Golden State’s ongoing skid was conceived 13 days earlier, in the fourth quarter of an 11-point victory at Oklahoma City.

The Warriors on that night dominated the first three quarters, shooting 54.9 percent from the field, 50 percent from deep, recording 30 assists and taking a 107-79 lead. Though OKC big man Chet Holmgren left with an injury in the opening minutes, this still was a resounding statement on the floor of the team that last season posted the best record in the Western Conference.

That statement was muted in the fourth quarter. When Golden State’s bench, praised relentlessly in the opening weeks, was outscored 11-0 in less than three minutes, coach Steve Kerr immediately reinserted veteran starters Stephen Curry, Draymond Green, Andrew Wiggins and De’Anthony Melton to halt the Thunder comeback.

The Warriors lost the quarter by 17 points but didn’t fret. They won.
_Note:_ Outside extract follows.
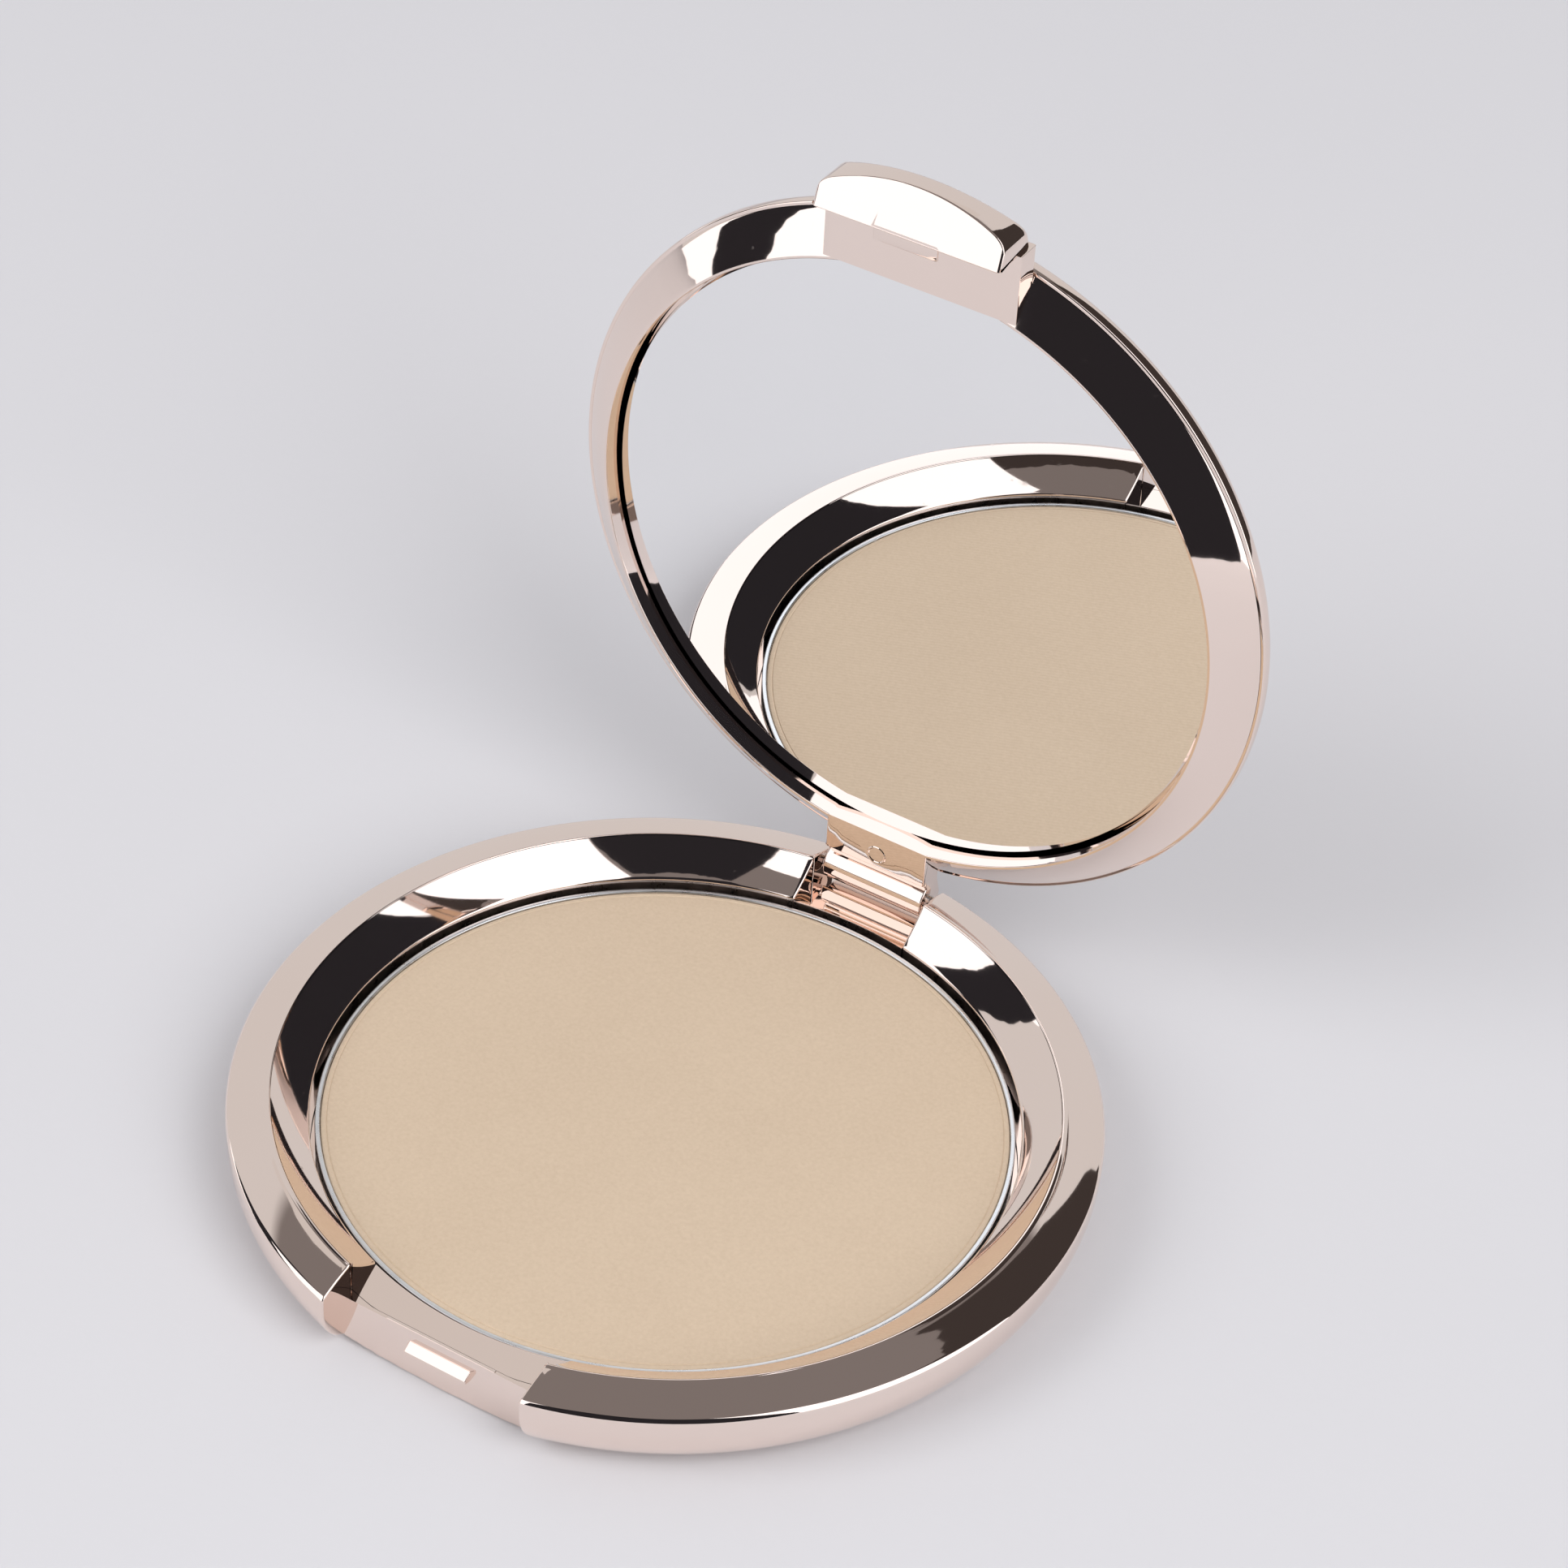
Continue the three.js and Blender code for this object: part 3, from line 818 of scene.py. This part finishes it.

That was the first of a 15-game stretch in which the Warriors outscored their opponent only four times in the fourth quarter. They were 7-8 during that span and 16th in the NBA in win percentage. That’s the best that can be said of the last 15 games.

A look through the microscope at the fourth quarters of those 15 games reveals Golden State is 19th in assists, 21st in 3-point shooting percentage, 26th in personal fouls, 27th in steals, 28th in turnovers, 29th in overall field-goal percentage – and dead last in scoring, free-throw percentage and plus/minus.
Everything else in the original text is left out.